Mbak Sri, seorang guru SD di suatu desa, seringkali pulang kerja dengan perasaan lelah dan frustasi. Beban mengajar yang berat, ditambah dengan tuntutan dari orang tua siswa, membuatnya merasa terjebak dalam lingkaran setan. Kisah Mbak Sri bukanlah cerita yang berdiri sendiri. Banyak guru di Indonesia yang mengalami hal serupa, hingga pada titik di mana mereka merasa putus asa dan kehilangan semangat untuk mengajar.

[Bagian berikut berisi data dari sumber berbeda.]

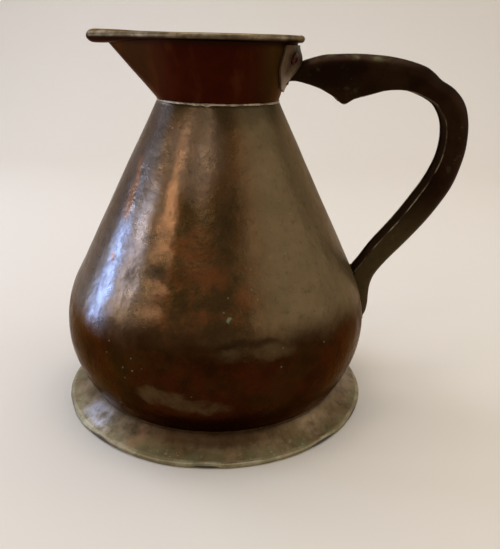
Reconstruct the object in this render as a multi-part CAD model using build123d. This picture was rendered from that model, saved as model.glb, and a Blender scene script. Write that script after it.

Menjadi guru bukanlah sebuah pekerjaan yang mudah. Terkadang dalam proses mengajar terdapat suatu masalah yang membuat stres. Guru harus berhadapan dengan berbagai macam karakteristik murid. Tak jarang beban pekerjaan ini menjadi tantangan secara mental, salah satunya adalah rasa cemas. Kecemasan yang dialami guru dapat disebabkan oleh beberapa hal seperti stres, tekanan dari beban pekerjaan, dan kelelahan emosional. Sebuah penelitian menemukan bahwa guru merupakan profesi yang lebih rentan terhadap stres pekerjaan, tekanan psikologis umum dan burnout dibandingkan dengan pekerjaan lain (Johnson et al., 2005).
Teacher burnout merupakan salah satu penyebab guru mengalami kecemasan. Teacher burnout merupakan masalah psikologis yang dialami seorang guru sebagai respons terhadap stres yang tinggi dari pekerjaan, kelelahan emosional, depersonalisasi, dan turunnya prestasi dalam diri. Dengan tuntutan yang besar, seorang guru seringkali merasa lelah secara emosional dan merasa cemas akan kinerjanya. Apalagi guru juga dituntut memiliki dorongan yang tinggi dalam membantu orang lain dan harus menangani masalah murid di sekolah, serta berkomunikasi dengan orang tua murid.
Sebuah survey pada 122 guru di Australia menemukan sekitar 18% guru mengalami gejala depresi sedang hingga berat, sekitar 62% mengalami gangguan kecemasan sedang hingga berat dan sekitar 19,75% mengalami gangguan kecemasan berat (Stapleton, 2019). Dari survei tersebut menunjukkan bahwa guru merasa khawatir akan keselamatan dan kesejahteraan mereka saat bertugas di sekolah. Hal ini tentu saja mengkhawatirkan, mengingat peran penting guru dalam mencerdaskan kehidupan bangsa.
Banyaknya guru yang dipenjarakan karena menengur, menghukum, dan manasehati siswa dewasa ini menjadi isu krusial dalam dunia pendidikan. Mengapa kasus ini bisa terjadi?
Faktor PenyebabÂ
Ada beberapa faktor yang mungkin menjadi penyebab terjadinya kasus ini antara lain; Pertama interpretasi hukum yang berbeda. Batasan antara disiplin dan kekerasan. Terkadang, garis antara tindakan disiplin yang wajar dan kekerasan fisik atau verbal sulit ditentukan. Perbedaan interpretasi antara guru, orang tua, dan pihak berwajib dapat memicu konflik. Perubahan norma sosial. Pandangan masyarakat terhadap tindakan disiplin di sekolah telah berubah seiring waktu. Apa yang dianggap wajar di masa lalu mungkin tidak lagi diterima saat ini.
Kedua dinamika hubungan guru-murid. Komunikasi yang kurang efektif: Komunikasi yang tidak efektif antara guru dan murid seringkali menjadi pemicu utama terjadinya kesalahpahaman dan konflik yang berujung pada situasi yang tidak diinginkan. Konflik pribadi. Adanya konflik pribadi antara guru dan murid atau orang tuanya dapat memperparah situasi.
Ketiga tekanan sosial media; a) Viralitas informasi. Informasi mengenai kasus ini dapat dengan cepat menyebar melalui media sosial, seringkali tanpa konfirmasi yang akurat. Hal ini dapat memicu opini publik yang terpolarisasi dan tekanan terhadap pihak-pihak yang terlibat, b) Kelemahan sistem hukum. Proses hukum yang panjang dan rumit. Proses hukum yang panjang dan rumit dapat membuat guru merasa tidak pasti dan rentan terhadap tuntutan hukum, dan c) kurangnya perlindungan hukum bagi guru. Meskipun secara hukum guru dilindungi, dalam praktiknya seringkali sulit untuk membuktikan bahwa tindakan mereka dilakukan dalam rangka menjalankan tugas.